Raw data:
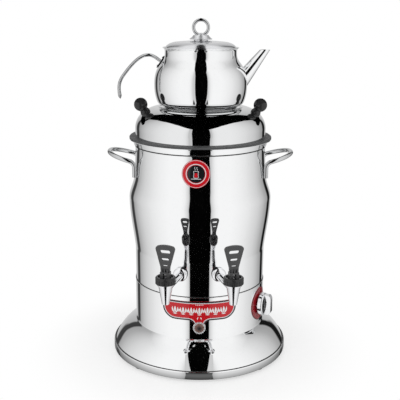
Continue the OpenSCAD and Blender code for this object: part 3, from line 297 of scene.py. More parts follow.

==

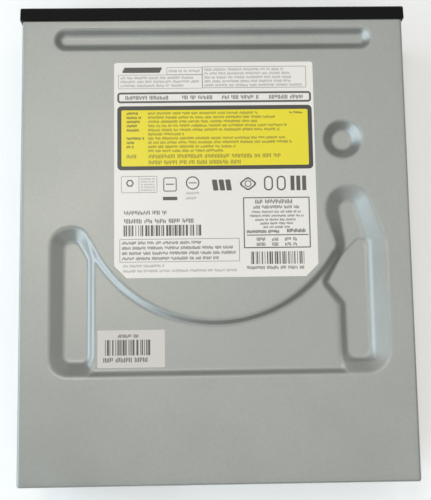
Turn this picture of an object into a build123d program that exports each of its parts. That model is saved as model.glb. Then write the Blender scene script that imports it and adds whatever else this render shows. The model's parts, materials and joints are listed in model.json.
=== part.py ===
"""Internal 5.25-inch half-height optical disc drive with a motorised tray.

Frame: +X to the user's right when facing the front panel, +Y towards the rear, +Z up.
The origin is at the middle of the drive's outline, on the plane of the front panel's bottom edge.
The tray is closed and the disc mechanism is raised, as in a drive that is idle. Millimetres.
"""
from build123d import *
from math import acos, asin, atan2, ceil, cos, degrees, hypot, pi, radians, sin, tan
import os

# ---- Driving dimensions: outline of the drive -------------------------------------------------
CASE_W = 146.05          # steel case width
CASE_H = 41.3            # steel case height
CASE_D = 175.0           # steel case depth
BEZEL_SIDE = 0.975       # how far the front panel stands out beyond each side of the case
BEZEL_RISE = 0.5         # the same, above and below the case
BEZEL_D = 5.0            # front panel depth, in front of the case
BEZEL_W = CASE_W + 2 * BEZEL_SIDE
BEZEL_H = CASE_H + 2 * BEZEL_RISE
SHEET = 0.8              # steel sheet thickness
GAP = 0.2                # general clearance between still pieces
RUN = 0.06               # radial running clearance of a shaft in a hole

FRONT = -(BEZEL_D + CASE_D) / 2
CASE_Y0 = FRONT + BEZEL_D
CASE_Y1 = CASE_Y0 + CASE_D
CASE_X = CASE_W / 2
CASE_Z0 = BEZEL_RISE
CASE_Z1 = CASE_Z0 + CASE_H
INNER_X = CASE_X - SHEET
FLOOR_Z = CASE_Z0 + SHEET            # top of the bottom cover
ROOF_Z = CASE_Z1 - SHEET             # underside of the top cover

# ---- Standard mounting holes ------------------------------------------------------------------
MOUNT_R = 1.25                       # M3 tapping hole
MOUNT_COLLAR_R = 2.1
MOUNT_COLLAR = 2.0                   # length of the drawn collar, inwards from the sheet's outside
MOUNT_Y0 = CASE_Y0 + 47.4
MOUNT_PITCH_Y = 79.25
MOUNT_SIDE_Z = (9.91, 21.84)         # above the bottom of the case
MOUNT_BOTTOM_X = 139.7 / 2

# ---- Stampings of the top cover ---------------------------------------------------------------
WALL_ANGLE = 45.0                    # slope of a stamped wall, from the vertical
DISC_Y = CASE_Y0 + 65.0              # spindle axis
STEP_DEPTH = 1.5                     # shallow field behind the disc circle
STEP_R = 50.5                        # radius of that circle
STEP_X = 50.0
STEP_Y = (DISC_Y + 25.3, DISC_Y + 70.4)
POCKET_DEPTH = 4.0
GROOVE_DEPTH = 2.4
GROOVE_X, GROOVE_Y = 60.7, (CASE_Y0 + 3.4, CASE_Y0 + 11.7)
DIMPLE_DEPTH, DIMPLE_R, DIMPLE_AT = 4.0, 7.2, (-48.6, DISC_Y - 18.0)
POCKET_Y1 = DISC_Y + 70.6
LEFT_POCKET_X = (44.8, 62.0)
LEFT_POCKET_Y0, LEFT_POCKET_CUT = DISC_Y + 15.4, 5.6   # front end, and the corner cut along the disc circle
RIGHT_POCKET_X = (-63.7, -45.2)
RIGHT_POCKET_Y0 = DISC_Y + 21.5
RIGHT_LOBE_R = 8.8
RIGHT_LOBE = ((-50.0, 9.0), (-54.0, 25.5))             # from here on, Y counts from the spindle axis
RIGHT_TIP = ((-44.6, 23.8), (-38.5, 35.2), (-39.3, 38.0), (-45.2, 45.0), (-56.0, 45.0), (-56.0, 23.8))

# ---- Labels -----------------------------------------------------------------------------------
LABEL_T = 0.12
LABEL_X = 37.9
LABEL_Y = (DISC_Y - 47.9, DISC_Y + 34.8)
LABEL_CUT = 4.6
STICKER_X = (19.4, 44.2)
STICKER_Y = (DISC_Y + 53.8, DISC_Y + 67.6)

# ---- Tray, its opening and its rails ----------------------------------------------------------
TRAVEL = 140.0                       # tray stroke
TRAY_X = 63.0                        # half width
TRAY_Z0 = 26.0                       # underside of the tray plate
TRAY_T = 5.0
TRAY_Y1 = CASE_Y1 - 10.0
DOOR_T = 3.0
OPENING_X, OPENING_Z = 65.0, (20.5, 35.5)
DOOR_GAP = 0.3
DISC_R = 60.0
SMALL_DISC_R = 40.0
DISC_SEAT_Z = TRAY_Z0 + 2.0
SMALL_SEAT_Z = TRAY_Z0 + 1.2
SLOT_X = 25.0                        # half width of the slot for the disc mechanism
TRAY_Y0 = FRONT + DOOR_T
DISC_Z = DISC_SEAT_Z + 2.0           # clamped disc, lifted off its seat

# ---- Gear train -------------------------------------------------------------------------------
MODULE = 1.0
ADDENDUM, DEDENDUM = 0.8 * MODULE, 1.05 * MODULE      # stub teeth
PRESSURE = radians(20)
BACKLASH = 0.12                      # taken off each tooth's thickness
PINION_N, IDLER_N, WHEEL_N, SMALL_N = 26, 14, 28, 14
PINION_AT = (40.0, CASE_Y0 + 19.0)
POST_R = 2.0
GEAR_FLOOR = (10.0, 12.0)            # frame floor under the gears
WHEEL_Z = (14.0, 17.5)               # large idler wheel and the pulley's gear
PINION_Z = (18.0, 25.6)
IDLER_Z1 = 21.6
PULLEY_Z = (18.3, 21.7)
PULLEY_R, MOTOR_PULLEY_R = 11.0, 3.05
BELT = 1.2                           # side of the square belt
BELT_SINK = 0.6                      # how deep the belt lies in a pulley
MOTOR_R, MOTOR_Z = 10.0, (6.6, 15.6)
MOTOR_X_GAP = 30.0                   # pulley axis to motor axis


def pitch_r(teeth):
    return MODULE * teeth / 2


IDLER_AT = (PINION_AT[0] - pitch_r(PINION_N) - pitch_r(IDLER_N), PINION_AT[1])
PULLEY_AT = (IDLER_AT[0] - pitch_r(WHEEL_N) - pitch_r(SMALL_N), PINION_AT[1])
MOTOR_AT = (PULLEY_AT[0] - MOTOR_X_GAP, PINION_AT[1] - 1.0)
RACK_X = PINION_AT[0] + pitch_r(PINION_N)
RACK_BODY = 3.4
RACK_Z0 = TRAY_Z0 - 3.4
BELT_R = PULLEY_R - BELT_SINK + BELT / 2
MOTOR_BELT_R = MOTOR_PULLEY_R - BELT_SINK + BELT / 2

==

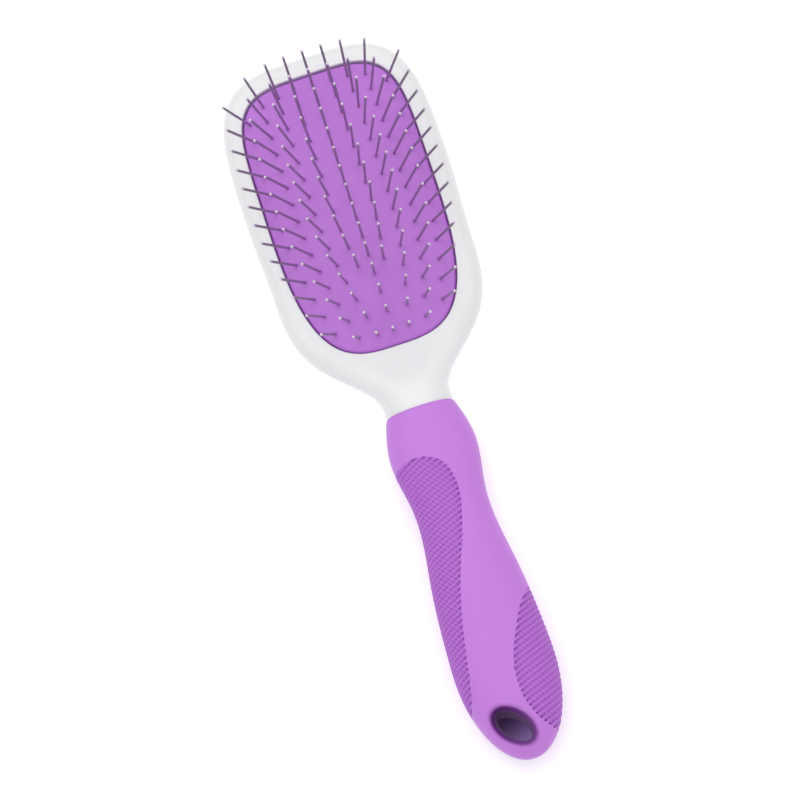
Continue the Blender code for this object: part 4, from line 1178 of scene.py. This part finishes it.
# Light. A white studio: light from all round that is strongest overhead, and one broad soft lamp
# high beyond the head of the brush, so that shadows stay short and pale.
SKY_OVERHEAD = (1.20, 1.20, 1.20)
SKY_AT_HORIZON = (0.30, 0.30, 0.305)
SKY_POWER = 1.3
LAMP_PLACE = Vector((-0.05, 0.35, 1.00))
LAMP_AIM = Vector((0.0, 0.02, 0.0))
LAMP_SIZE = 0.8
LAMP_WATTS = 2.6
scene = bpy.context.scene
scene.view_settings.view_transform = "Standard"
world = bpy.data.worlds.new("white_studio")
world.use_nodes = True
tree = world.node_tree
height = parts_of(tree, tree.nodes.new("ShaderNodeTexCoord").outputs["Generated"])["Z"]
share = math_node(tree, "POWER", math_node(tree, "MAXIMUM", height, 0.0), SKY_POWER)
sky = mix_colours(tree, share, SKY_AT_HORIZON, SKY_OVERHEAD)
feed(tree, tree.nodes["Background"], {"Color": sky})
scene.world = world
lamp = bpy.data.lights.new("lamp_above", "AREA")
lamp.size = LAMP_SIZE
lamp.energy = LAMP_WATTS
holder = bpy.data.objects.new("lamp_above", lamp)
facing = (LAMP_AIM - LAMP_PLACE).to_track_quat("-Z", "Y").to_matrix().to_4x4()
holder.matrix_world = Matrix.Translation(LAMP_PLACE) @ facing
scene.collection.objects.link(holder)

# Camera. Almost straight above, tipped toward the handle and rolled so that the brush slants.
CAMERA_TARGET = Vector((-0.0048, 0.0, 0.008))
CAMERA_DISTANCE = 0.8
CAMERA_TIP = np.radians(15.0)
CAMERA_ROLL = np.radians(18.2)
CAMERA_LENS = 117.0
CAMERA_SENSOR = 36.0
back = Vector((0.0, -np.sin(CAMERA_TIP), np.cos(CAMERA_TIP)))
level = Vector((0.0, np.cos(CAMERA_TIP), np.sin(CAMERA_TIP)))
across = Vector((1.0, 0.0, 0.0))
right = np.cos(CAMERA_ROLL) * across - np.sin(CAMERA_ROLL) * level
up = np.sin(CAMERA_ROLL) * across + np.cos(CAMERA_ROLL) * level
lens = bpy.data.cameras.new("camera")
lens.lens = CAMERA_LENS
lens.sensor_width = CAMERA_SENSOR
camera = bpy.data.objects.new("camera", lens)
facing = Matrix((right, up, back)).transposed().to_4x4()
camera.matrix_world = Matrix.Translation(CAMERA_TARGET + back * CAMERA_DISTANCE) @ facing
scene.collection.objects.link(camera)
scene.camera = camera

Given instruction: Extract the span of lines that starts with the line containing "Continue the Blender" and ends with the line containing "scene.camera = camera". Keep it exact and add nothing.

In response:
Continue the Blender code for this object: part 4, from line 1178 of scene.py. This part finishes it.
# Light. A white studio: light from all round that is strongest overhead, and one broad soft lamp
# high beyond the head of the brush, so that shadows stay short and pale.
SKY_OVERHEAD = (1.20, 1.20, 1.20)
SKY_AT_HORIZON = (0.30, 0.30, 0.305)
SKY_POWER = 1.3
LAMP_PLACE = Vector((-0.05, 0.35, 1.00))
LAMP_AIM = Vector((0.0, 0.02, 0.0))
LAMP_SIZE = 0.8
LAMP_WATTS = 2.6
scene = bpy.context.scene
scene.view_settings.view_transform = "Standard"
world = bpy.data.worlds.new("white_studio")
world.use_nodes = True
tree = world.node_tree
height = parts_of(tree, tree.nodes.new("ShaderNodeTexCoord").outputs["Generated"])["Z"]
share = math_node(tree, "POWER", math_node(tree, "MAXIMUM", height, 0.0), SKY_POWER)
sky = mix_colours(tree, share, SKY_AT_HORIZON, SKY_OVERHEAD)
feed(tree, tree.nodes["Background"], {"Color": sky})
scene.world = world
lamp = bpy.data.lights.new("lamp_above", "AREA")
lamp.size = LAMP_SIZE
lamp.energy = LAMP_WATTS
holder = bpy.data.objects.new("lamp_above", lamp)
facing = (LAMP_AIM - LAMP_PLACE).to_track_quat("-Z", "Y").to_matrix().to_4x4()
holder.matrix_world = Matrix.Translation(LAMP_PLACE) @ facing
scene.collection.objects.link(holder)

# Camera. Almost straight above, tipped toward the handle and rolled so that the brush slants.
CAMERA_TARGET = Vector((-0.0048, 0.0, 0.008))
CAMERA_DISTANCE = 0.8
CAMERA_TIP = np.radians(15.0)
CAMERA_ROLL = np.radians(18.2)
CAMERA_LENS = 117.0
CAMERA_SENSOR = 36.0
back = Vector((0.0, -np.sin(CAMERA_TIP), np.cos(CAMERA_TIP)))
level = Vector((0.0, np.cos(CAMERA_TIP), np.sin(CAMERA_TIP)))
across = Vector((1.0, 0.0, 0.0))
right = np.cos(CAMERA_ROLL) * across - np.sin(CAMERA_ROLL) * level
up = np.sin(CAMERA_ROLL) * across + np.cos(CAMERA_ROLL) * level
lens = bpy.data.cameras.new("camera")
lens.lens = CAMERA_LENS
lens.sensor_width = CAMERA_SENSOR
camera = bpy.data.objects.new("camera", lens)
facing = Matrix((right, up, back)).transposed().to_4x4()
camera.matrix_world = Matrix.Translation(CAMERA_TARGET + back * CAMERA_DISTANCE) @ facing
scene.collection.objects.link(camera)
scene.camera = camera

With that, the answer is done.